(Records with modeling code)

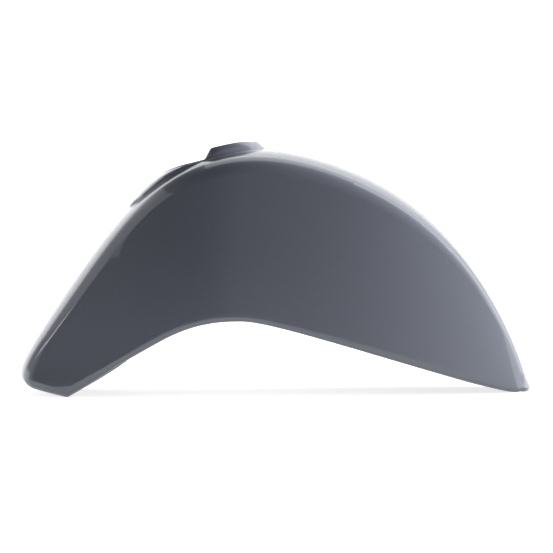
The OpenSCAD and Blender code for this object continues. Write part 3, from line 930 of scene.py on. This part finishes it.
# %% [markdown]
# ## The studio
# A gloss body is lit by what it mirrors, so the room round it is built first. The guard stands on a
# white table in front of white paper, and a low white wall stands far off beyond the tail. White
# panels hang overhead and beyond both ends. The overhead panel's front edge makes the crisp line
# along the shoulder. The room on the camera's side is dim at the tail and gets lighter towards the
# nose, and the flank shows that as a soft gradient. Paper and table glow only for the camera and
# for mirrored rays, so they look white and add no light.


# %% Floor and backdrop
def white_material(name, colour, glow):
    """Pale matt paper that looks white to the camera and in reflections, and keeps shadows."""
    material, tree, shader = new_material(name)
    shader.inputs["Base Color"].default_value = (*colour, 1)
    shader.inputs["Roughness"].default_value = 0.9
    shader.inputs["Emission Color"].default_value = (1, 1, 1, 1)
    path = tree.nodes.new("ShaderNodeLightPath")
    seen = path.outputs["Is Camera Ray"]
    for ray in ("Is Glossy Ray", "Is Transmission Ray"):
        add = tree.nodes.new("ShaderNodeMath")
        add.operation = "ADD"
        add.use_clamp = True
        tree.links.new(seen, add.inputs[0])
        tree.links.new(path.outputs[ray], add.inputs[1])
        seen = add.outputs["Value"]
    scale = tree.nodes.new("ShaderNodeMath")
    scale.operation = "MULTIPLY"
    scale.inputs[1].default_value = glow
    tree.links.new(seen, scale.inputs[0])
    tree.links.new(scale.outputs["Value"], shader.inputs["Emission Strength"])
    return material


def plane(name, corners, material):
    sheet = bpy.data.meshes.new(name)
    sheet.from_pydata(corners, [], [(0, 1, 2, 3)])
    sheet.materials.append(material)
    made = bpy.data.objects.new(name, sheet)
    bpy.context.scene.collection.objects.link(made)


wide, behind, ahead, tall, low_wall = 9.0, 4.0, -2.4, 5.0, 2.0
floor_white = white_material("white_table", (0.7, 0.7, 0.7), 0.78)
plane(
    "floor",
    [(-wide, ahead, 0), (wide, ahead, 0), (wide, behind, 0), (-wide, behind, 0)],
    floor_white,
)
paper_white = white_material("white_paper", (0.82, 0.82, 0.82), 1.0)
plane(
    "backdrop",
    [(-wide, behind, 0), (wide, behind, 0), (wide, behind, tall), (-wide, behind, tall)],
    paper_white,
)
plane(
    "side_wall",
    [(-wide, ahead, 0), (-wide, behind, 0), (-wide, behind, low_wall), (-wide, ahead, low_wall)],
    paper_white,
)
print("table from y", ahead, "to", behind, "m, paper", tall, "m tall")

# %% The room: dim at the tail's side, lighter towards the nose
world_setting = bpy.data.worlds.new("studio")
world_setting.use_nodes = True
bpy.context.scene.world = world_setting
world_tree = world_setting.node_tree
room = world_tree.nodes["Background"]
room.inputs["Color"].default_value = (0.95, 0.98, 1.07, 1)
toward = world_tree.nodes.new("ShaderNodeTexCoord")
split = world_tree.nodes.new("ShaderNodeSeparateXYZ")
gradient = world_tree.nodes.new("ShaderNodeMapRange")
for name, value in (("From Min", -0.16), ("From Max", 1.0), ("To Min", 0.04), ("To Max", 2.1)):
    gradient.inputs[name].default_value = value
world_tree.links.new(toward.outputs["Generated"], split.inputs["Vector"])
world_tree.links.new(split.outputs["X"], gradient.inputs["Value"])
world_tree.links.new(gradient.outputs["Result"], room.inputs["Strength"])
print("room made of", len(world_tree.nodes), "nodes")


# %% Lights
def softbox(name, place, aim, size, power):
    lamp = bpy.data.lights.new(name, "AREA")
    lamp.shape = "RECTANGLE"
    lamp.size, lamp.size_y = size
    lamp.energy = power
    made = bpy.data.objects.new(name, lamp)
    bpy.context.scene.collection.objects.link(made)
    made.location = place
    direction = Vector(aim) - Vector(place)
    made.rotation_euler = direction.to_track_quat("-Z", "Y").to_euler()


# The overhead panel's front edge hangs over the guard, and the strip widens it towards the nose.
softbox("overhead_box", (1.5, 1.2, 2.8), (1.5, 1.2, 0), (5.0, 2.5), 55)
softbox("shoulder_strip", (2.8, -0.05, 2.75), (2.8, -0.05, 0), (3.0, 0.7), 12)
# Beyond the nose, one panel for its crest and one for the bright band down its front.
softbox("nose_box", (4.0, 1.0, 1.6), (0, 1.0, 1.6), (2.6, 2.4), 36)
softbox("nose_panel", (2.15, -0.62, 0.35), (0.25, 0, 0.1), (0.8, 0.7), 3.4)
# Beyond the tail, two dim panels for the rear shoulder and a small bright one like a window.
softbox("tail_box", (-2.0, -1.0, 1.7), (0, -1.0, 1.7), (5.0, 1.8), 22)
softbox("tail_low_box", (-2.0, -0.3, 0.4), (0, -0.3, 0.4), (2.2, 0.8), 2)
softbox("tail_window", (-1.9, -0.75, 0.62), (-0.25, 0, 0.1), (0.75, 0.12), 1.2)
total_power = sum(lamp.energy for lamp in bpy.data.lights)
print(len(bpy.data.lights), "panels give", round(total_power, 1), "W together")

# %% [markdown]
# ## The camera
# The outline gives the camera: no part of the far rim shows, so it looks straight across, and
# the nose stands a touch higher than the tail in the picture, so it rolls by half a degree.

# %% Camera
picture_width = 553
mm_per_pixel, distance = 1.12, 1600
view_roll = math.radians(0.464)
aim_x, aim_z = 1.39, 128.65
camera_data = bpy.data.cameras.new("camera")
camera_data.sensor_width = 36
camera_data.lens = 36 * distance / (picture_width * mm_per_pixel)
camera = bpy.data.objects.new("camera", camera_data)
bpy.context.scene.collection.objects.link(camera)
turned = Matrix.Rotation(view_roll, 4, "Y") @ Matrix.Rotation(math.pi / 2, 4, "X")
camera.matrix_world = Matrix.Translation((aim_x * MM, -distance * MM, aim_z * MM)) @ turned
bpy.context.scene.camera = camera
bpy.context.scene.view_settings.view_transform = "Standard"
print("lens", round(camera_data.lens, 1), "mm at", distance, "mm")
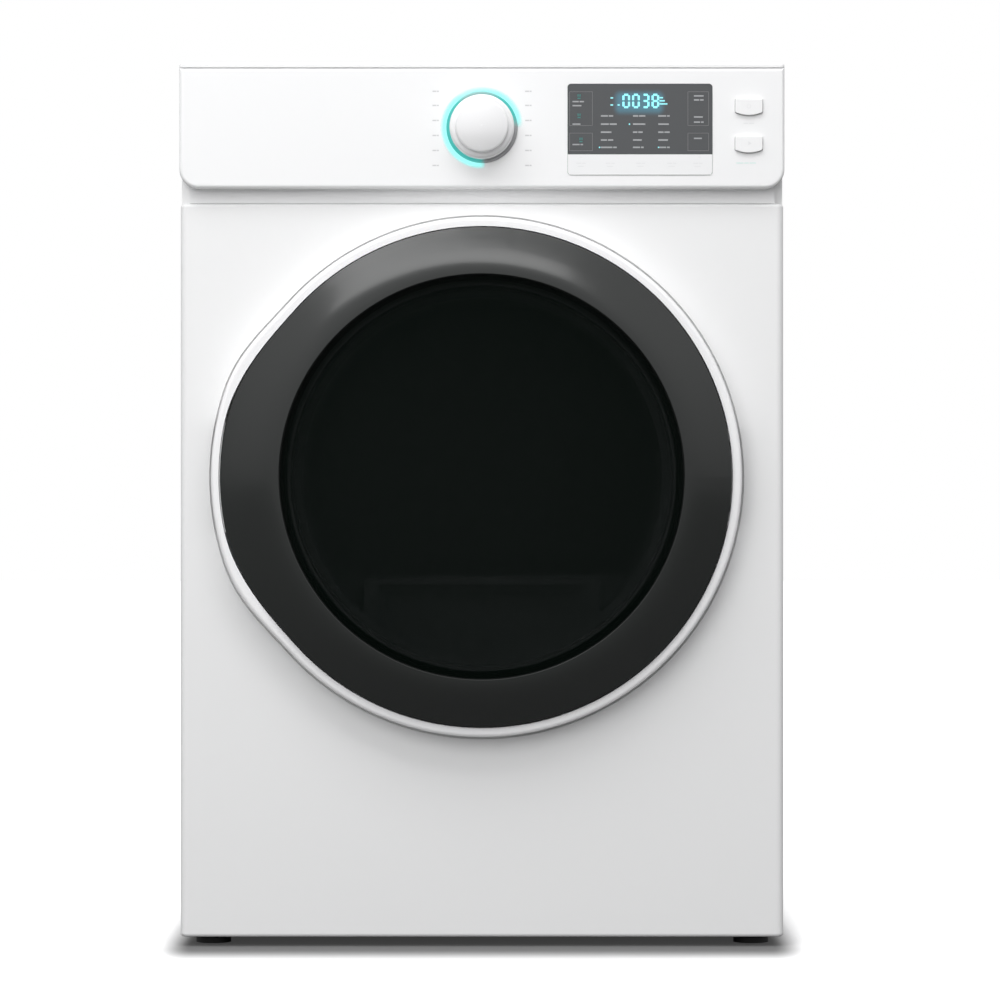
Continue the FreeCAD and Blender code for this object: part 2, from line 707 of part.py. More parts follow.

• _JOB_: Repeat all the entries word for word.

• _WRITTEN ANSWER_:
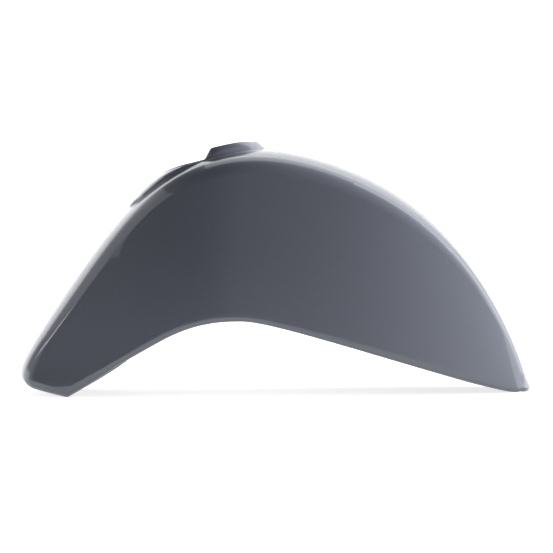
The OpenSCAD and Blender code for this object continues. Write part 3, from line 930 of scene.py on. This part finishes it.
# %% [markdown]
# ## The studio
# A gloss body is lit by what it mirrors, so the room round it is built first. The guard stands on a
# white table in front of white paper, and a low white wall stands far off beyond the tail. White
# panels hang overhead and beyond both ends. The overhead panel's front edge makes the crisp line
# along the shoulder. The room on the camera's side is dim at the tail and gets lighter towards the
# nose, and the flank shows that as a soft gradient. Paper and table glow only for the camera and
# for mirrored rays, so they look white and add no light.


# %% Floor and backdrop
def white_material(name, colour, glow):
    """Pale matt paper that looks white to the camera and in reflections, and keeps shadows."""
    material, tree, shader = new_material(name)
    shader.inputs["Base Color"].default_value = (*colour, 1)
    shader.inputs["Roughness"].default_value = 0.9
    shader.inputs["Emission Color"].default_value = (1, 1, 1, 1)
    path = tree.nodes.new("ShaderNodeLightPath")
    seen = path.outputs["Is Camera Ray"]
    for ray in ("Is Glossy Ray", "Is Transmission Ray"):
        add = tree.nodes.new("ShaderNodeMath")
        add.operation = "ADD"
        add.use_clamp = True
        tree.links.new(seen, add.inputs[0])
        tree.links.new(path.outputs[ray], add.inputs[1])
        seen = add.outputs["Value"]
    scale = tree.nodes.new("ShaderNodeMath")
    scale.operation = "MULTIPLY"
    scale.inputs[1].default_value = glow
    tree.links.new(seen, scale.inputs[0])
    tree.links.new(scale.outputs["Value"], shader.inputs["Emission Strength"])
    return material


def plane(name, corners, material):
    sheet = bpy.data.meshes.new(name)
    sheet.from_pydata(corners, [], [(0, 1, 2, 3)])
    sheet.materials.append(material)
    made = bpy.data.objects.new(name, sheet)
    bpy.context.scene.collection.objects.link(made)


wide, behind, ahead, tall, low_wall = 9.0, 4.0, -2.4, 5.0, 2.0
floor_white = white_material("white_table", (0.7, 0.7, 0.7), 0.78)
plane(
    "floor",
    [(-wide, ahead, 0), (wide, ahead, 0), (wide, behind, 0), (-wide, behind, 0)],
    floor_white,
)
paper_white = white_material("white_paper", (0.82, 0.82, 0.82), 1.0)
plane(
    "backdrop",
    [(-wide, behind, 0), (wide, behind, 0), (wide, behind, tall), (-wide, behind, tall)],
    paper_white,
)
plane(
    "side_wall",
    [(-wide, ahead, 0), (-wide, behind, 0), (-wide, behind, low_wall), (-wide, ahead, low_wall)],
    paper_white,
)
print("table from y", ahead, "to", behind, "m, paper", tall, "m tall")

# %% The room: dim at the tail's side, lighter towards the nose
world_setting = bpy.data.worlds.new("studio")
world_setting.use_nodes = True
bpy.context.scene.world = world_setting
world_tree = world_setting.node_tree
room = world_tree.nodes["Background"]
room.inputs["Color"].default_value = (0.95, 0.98, 1.07, 1)
toward = world_tree.nodes.new("ShaderNodeTexCoord")
split = world_tree.nodes.new("ShaderNodeSeparateXYZ")
gradient = world_tree.nodes.new("ShaderNodeMapRange")
for name, value in (("From Min", -0.16), ("From Max", 1.0), ("To Min", 0.04), ("To Max", 2.1)):
    gradient.inputs[name].default_value = value
world_tree.links.new(toward.outputs["Generated"], split.inputs["Vector"])
world_tree.links.new(split.outputs["X"], gradient.inputs["Value"])
world_tree.links.new(gradient.outputs["Result"], room.inputs["Strength"])
print("room made of", len(world_tree.nodes), "nodes")


# %% Lights
def softbox(name, place, aim, size, power):
    lamp = bpy.data.lights.new(name, "AREA")
    lamp.shape = "RECTANGLE"
    lamp.size, lamp.size_y = size
    lamp.energy = power
    made = bpy.data.objects.new(name, lamp)
    bpy.context.scene.collection.objects.link(made)
    made.location = place
    direction = Vector(aim) - Vector(place)
    made.rotation_euler = direction.to_track_quat("-Z", "Y").to_euler()


# The overhead panel's front edge hangs over the guard, and the strip widens it towards the nose.
softbox("overhead_box", (1.5, 1.2, 2.8), (1.5, 1.2, 0), (5.0, 2.5), 55)
softbox("shoulder_strip", (2.8, -0.05, 2.75), (2.8, -0.05, 0), (3.0, 0.7), 12)
# Beyond the nose, one panel for its crest and one for the bright band down its front.
softbox("nose_box", (4.0, 1.0, 1.6), (0, 1.0, 1.6), (2.6, 2.4), 36)
softbox("nose_panel", (2.15, -0.62, 0.35), (0.25, 0, 0.1), (0.8, 0.7), 3.4)
# Beyond the tail, two dim panels for the rear shoulder and a small bright one like a window.
softbox("tail_box", (-2.0, -1.0, 1.7), (0, -1.0, 1.7), (5.0, 1.8), 22)
softbox("tail_low_box", (-2.0, -0.3, 0.4), (0, -0.3, 0.4), (2.2, 0.8), 2)
softbox("tail_window", (-1.9, -0.75, 0.62), (-0.25, 0, 0.1), (0.75, 0.12), 1.2)
total_power = sum(lamp.energy for lamp in bpy.data.lights)
print(len(bpy.data.lights), "panels give", round(total_power, 1), "W together")

# %% [markdown]
# ## The camera
# The outline gives the camera: no part of the far rim shows, so it looks straight across, and
# the nose stands a touch higher than the tail in the picture, so it rolls by half a degree.

# %% Camera
picture_width = 553
mm_per_pixel, distance = 1.12, 1600
view_roll = math.radians(0.464)
aim_x, aim_z = 1.39, 128.65
camera_data = bpy.data.cameras.new("camera")
camera_data.sensor_width = 36
camera_data.lens = 36 * distance / (picture_width * mm_per_pixel)
camera = bpy.data.objects.new("camera", camera_data)
bpy.context.scene.collection.objects.link(camera)
turned = Matrix.Rotation(view_roll, 4, "Y") @ Matrix.Rotation(math.pi / 2, 4, "X")
camera.matrix_world = Matrix.Translation((aim_x * MM, -distance * MM, aim_z * MM)) @ turned
bpy.context.scene.camera = camera
bpy.context.scene.view_settings.view_transform = "Standard"
print("lens", round(camera_data.lens, 1), "mm at", distance, "mm")
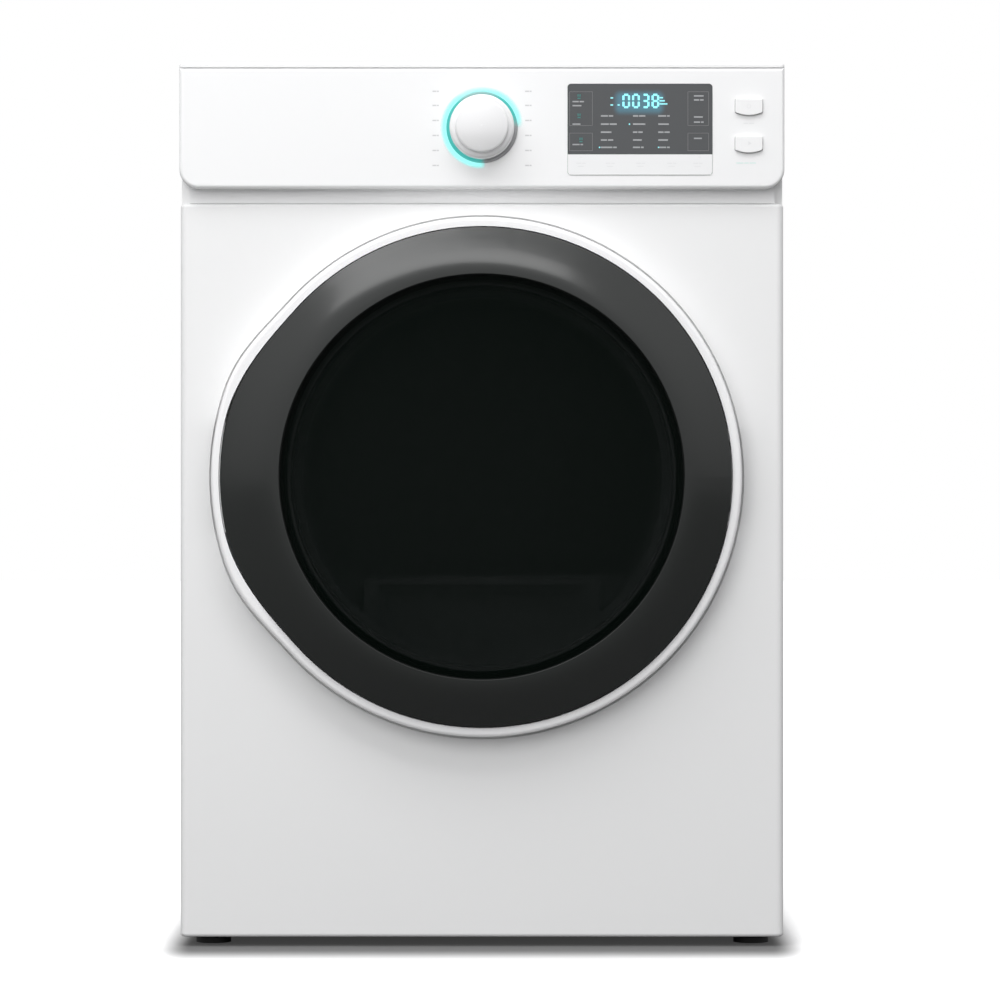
Continue the FreeCAD and Blender code for this object: part 2, from line 707 of part.py. More parts follow.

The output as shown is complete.